WHAT YOU WILL DO: Write out all of the data exactly as it appears.
========================================
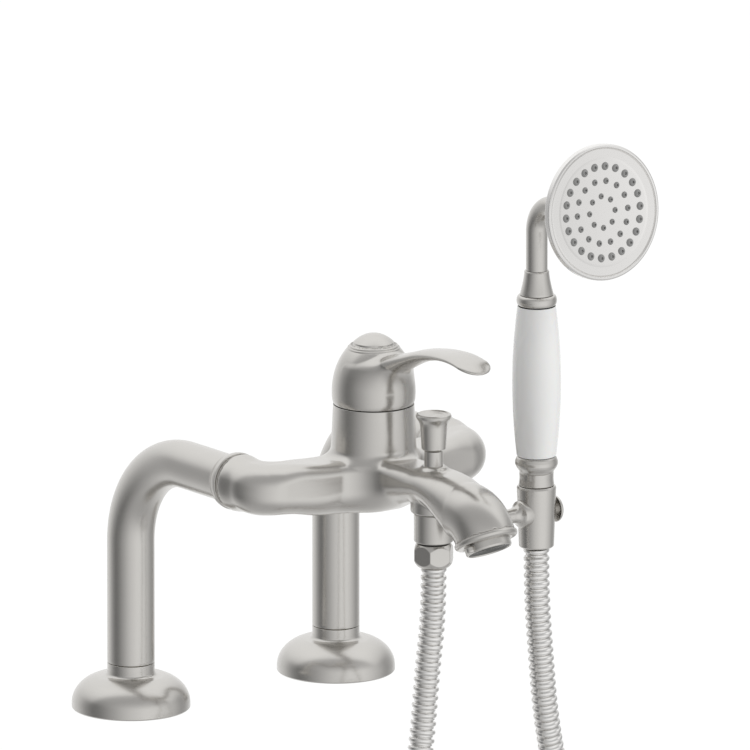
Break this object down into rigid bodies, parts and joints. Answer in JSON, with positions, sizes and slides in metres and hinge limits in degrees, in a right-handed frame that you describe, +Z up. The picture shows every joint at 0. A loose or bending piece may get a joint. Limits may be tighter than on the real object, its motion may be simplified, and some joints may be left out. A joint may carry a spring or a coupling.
{
  "type": "bath mixer",
  "caption": "Deck-mounted bath shower mixer on two bent legs, with a single lever, spout, pull-up diverter, and a hand shower on a ribbed hose in a side cradle.",
  "frame": {"origin": "on the deck, midway between the two inlets", "axes": "+X to the right along the inlets, -Y towards the bather and the spout, +Z up"},
  "size_m": [0.2418, 0.3037, 0.5945],
  "materials": {
    "satin_nickel": "satin brushed nickel plate over brass",
    "polished_hose": "polished nickel, spirally ribbed",
    "glazed_ceramic": "white glazed ceramic",
    "turned_brass": "turned",
    "black_rubber": "moulded",
    "moulded_plastic": "moulded",
    "disc_ceramic": "lapped alumina ceramic",
    "plain_steel": "turned",
    "nozzle_rubber": "moulded silicone rubber",
    "tie_plastic": "plain"
  },
  "bodies": {
    "mixer": {"inlet_nipple_left": "turned_brass", "inlet_nipple_right": "turned_brass", "escutcheon_left": "satin_nickel", "escutcheon_right": "satin_nickel", "leg_left": "satin_nickel", "leg_right": "satin_nickel", "union_collar_left": "satin_nickel", "union_collar_right": "satin_nickel", "inlet_o_rings": "black_rubber", "union_washers": "black_rubber", "body": "satin_nickel", "cartridge_base": "moulded_plastic", "cartridge_seals": "black_rubber", "cartridge_housing": "moulded_plastic", "cartridge_nut": "turned_brass", "fixed_disc": "disc_ceramic", "aerator_washer": "black_rubber", "aerator_insert": "moulded_plastic", "aerator_housing": "satin_nickel", "diverter_bush": "satin_nickel", "outlet_nipple": "turned_brass", "slip_washer": "black_rubber", "cradle_arm": "satin_nickel", "cradle_sleeve": "satin_nickel", "cradle_screw": "satin_nickel", "hose_nut": "satin_nickel", "hose_tail": "turned_brass", "hose_washer": "black_rubber", "hose_supply_run": "polished_hose", "hose_coil": "polished_hose", "coil_tie": "tie_plastic"},
    "cartridge_carrier": {"cartridge_carrier": "moulded_plastic", "pivot_pin": "plain_steel"},
    "moving_disc": {"moving_disc": "disc_ceramic"},
    "lever": {"lever_handle": "satin_nickel", "lever_spindle": "plain_steel", "cap_insert": "satin_nickel", "grub_screw": "plain_steel"},
    "diverter": {"diverter_knob": "satin_nickel", "diverter_spindle": "turned_brass", "diverter_valve": "turned_brass", "diverter_seal": "black_rubber"},
    "hose_end": {"hose_cone": "satin_nickel", "cone_tail": "turned_brass", "cone_washer": "black_rubber", "hose_handset_run": "polished_hose"},
    "handset": {"lower_ferrule": "satin_nickel", "grip": "glazed_ceramic", "grip_tube": "turned_brass", "grip_washers": "black_rubber", "upper_ring": "satin_nickel", "upper_ferrule": "satin_nickel", "neck": "satin_nickel", "rose_shell": "satin_nickel", "rose_face": "satin_nickel", "nozzle_mat": "nozzle_rubber", "rose_gasket": "black_rubber"}
  },
  "joints": [
    {"name": "temperature_turn", "type": "hinge", "parent": "mixer", "child": "cartridge_carrier", "pos_m": [0, -0.139, 0.2], "axis": [0, 0, 1], "range_deg": [-45, 35]},
    {"name": "disc_slide", "type": "slide", "parent": "cartridge_carrier", "child": "moving_disc", "axis": [0, -1, 0], "range_m": [0, 0.0036]},
    {"name": "lever_lift", "type": "hinge", "parent": "cartridge_carrier", "child": "lever", "pos_m": [0, -0.139, 0.208], "axis": [-1, 0, 0], "range_deg": [0, 20]},
    {"name": "diverter_pull", "type": "slide", "parent": "mixer", "child": "diverter", "axis": [0, 0, 1], "range_m": [0, 0.008]},
    {"name": "handset_lift", "type": "slide", "parent": "mixer", "child": "hose_end", "axis": [0, 0, 1], "range_m": [0, 0.035]},
    {"name": "handset_swivel", "type": "hinge", "parent": "hose_end", "child": "handset", "pos_m": [0.075, -0.198, 0.155], "axis": [0, 0, 1], "continuous": true}
  ],
  "couplings": [
    {"joint": "disc_slide", "follows": "lever_lift", "m_per_rad": 0.0103}
  ]
}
========================================
WRITTEN RESPONSE:
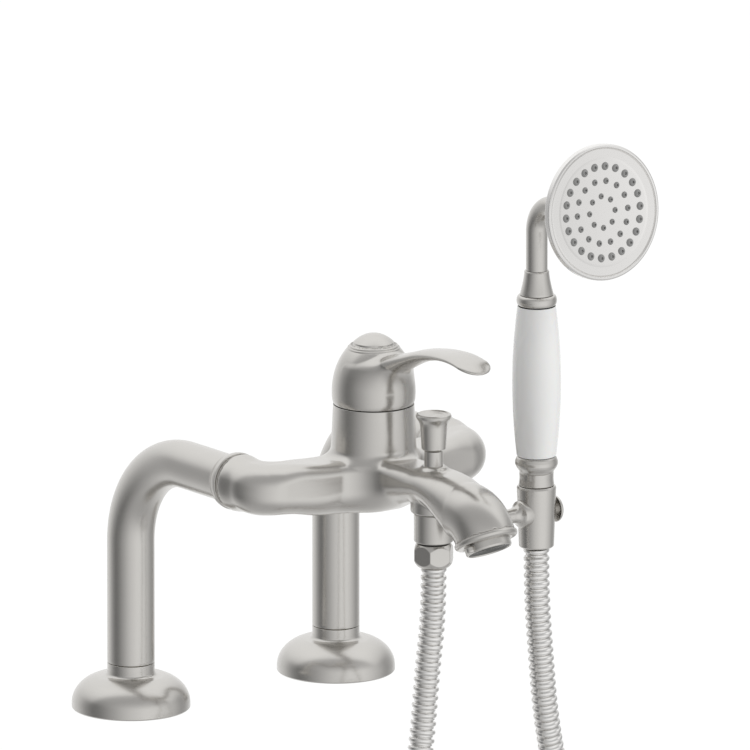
Break this object down into rigid bodies, parts and joints. Answer in JSON, with positions, sizes and slides in metres and hinge limits in degrees, in a right-handed frame that you describe, +Z up. The picture shows every joint at 0. A loose or bending piece may get a joint. Limits may be tighter than on the real object, its motion may be simplified, and some joints may be left out. A joint may carry a spring or a coupling.
{
  "type": "bath mixer",
  "caption": "Deck-mounted bath shower mixer on two bent legs, with a single lever, spout, pull-up diverter, and a hand shower on a ribbed hose in a side cradle.",
  "frame": {"origin": "on the deck, midway between the two inlets", "axes": "+X to the right along the inlets, -Y towards the bather and the spout, +Z up"},
  "size_m": [0.2418, 0.3037, 0.5945],
  "materials": {
    "satin_nickel": "satin brushed nickel plate over brass",
    "polished_hose": "polished nickel, spirally ribbed",
    "glazed_ceramic": "white glazed ceramic",
    "turned_brass": "turned",
    "black_rubber": "moulded",
    "moulded_plastic": "moulded",
    "disc_ceramic": "lapped alumina ceramic",
    "plain_steel": "turned",
    "nozzle_rubber": "moulded silicone rubber",
    "tie_plastic": "plain"
  },
  "bodies": {
    "mixer": {"inlet_nipple_left": "turned_brass", "inlet_nipple_right": "turned_brass", "escutcheon_left": "satin_nickel", "escutcheon_right": "satin_nickel", "leg_left": "satin_nickel", "leg_right": "satin_nickel", "union_collar_left": "satin_nickel", "union_collar_right": "satin_nickel", "inlet_o_rings": "black_rubber", "union_washers": "black_rubber", "body": "satin_nickel", "cartridge_base": "moulded_plastic", "cartridge_seals": "black_rubber", "cartridge_housing": "moulded_plastic", "cartridge_nut": "turned_brass", "fixed_disc": "disc_ceramic", "aerator_washer": "black_rubber", "aerator_insert": "moulded_plastic", "aerator_housing": "satin_nickel", "diverter_bush": "satin_nickel", "outlet_nipple": "turned_brass", "slip_washer": "black_rubber", "cradle_arm": "satin_nickel", "cradle_sleeve": "satin_nickel", "cradle_screw": "satin_nickel", "hose_nut": "satin_nickel", "hose_tail": "turned_brass", "hose_washer": "black_rubber", "hose_supply_run": "polished_hose", "hose_coil": "polished_hose", "coil_tie": "tie_plastic"},
    "cartridge_carrier": {"cartridge_carrier": "moulded_plastic", "pivot_pin": "plain_steel"},
    "moving_disc": {"moving_disc": "disc_ceramic"},
    "lever": {"lever_handle": "satin_nickel", "lever_spindle": "plain_steel", "cap_insert": "satin_nickel", "grub_screw": "plain_steel"},
    "diverter": {"diverter_knob": "satin_nickel", "diverter_spindle": "turned_brass", "diverter_valve": "turned_brass", "diverter_seal": "black_rubber"},
    "hose_end": {"hose_cone": "satin_nickel", "cone_tail": "turned_brass", "cone_washer": "black_rubber", "hose_handset_run": "polished_hose"},
    "handset": {"lower_ferrule": "satin_nickel", "grip": "glazed_ceramic", "grip_tube": "turned_brass", "grip_washers": "black_rubber", "upper_ring": "satin_nickel", "upper_ferrule": "satin_nickel", "neck": "satin_nickel", "rose_shell": "satin_nickel", "rose_face": "satin_nickel", "nozzle_mat": "nozzle_rubber", "rose_gasket": "black_rubber"}
  },
  "joints": [
    {"name": "temperature_turn", "type": "hinge", "parent": "mixer", "child": "cartridge_carrier", "pos_m": [0, -0.139, 0.2], "axis": [0, 0, 1], "range_deg": [-45, 35]},
    {"name": "disc_slide", "type": "slide", "parent": "cartridge_carrier", "child": "moving_disc", "axis": [0, -1, 0], "range_m": [0, 0.0036]},
    {"name": "lever_lift", "type": "hinge", "parent": "cartridge_carrier", "child": "lever", "pos_m": [0, -0.139, 0.208], "axis": [-1, 0, 0], "range_deg": [0, 20]},
    {"name": "diverter_pull", "type": "slide", "parent": "mixer", "child": "diverter", "axis": [0, 0, 1], "range_m": [0, 0.008]},
    {"name": "handset_lift", "type": "slide", "parent": "mixer", "child": "hose_end", "axis": [0, 0, 1], "range_m": [0, 0.035]},
    {"name": "handset_swivel", "type": "hinge", "parent": "hose_end", "child": "handset", "pos_m": [0.075, -0.198, 0.155], "axis": [0, 0, 1], "continuous": true}
  ],
  "couplings": [
    {"joint": "disc_slide", "follows": "lever_lift", "m_per_rad": 0.0103}
  ]
}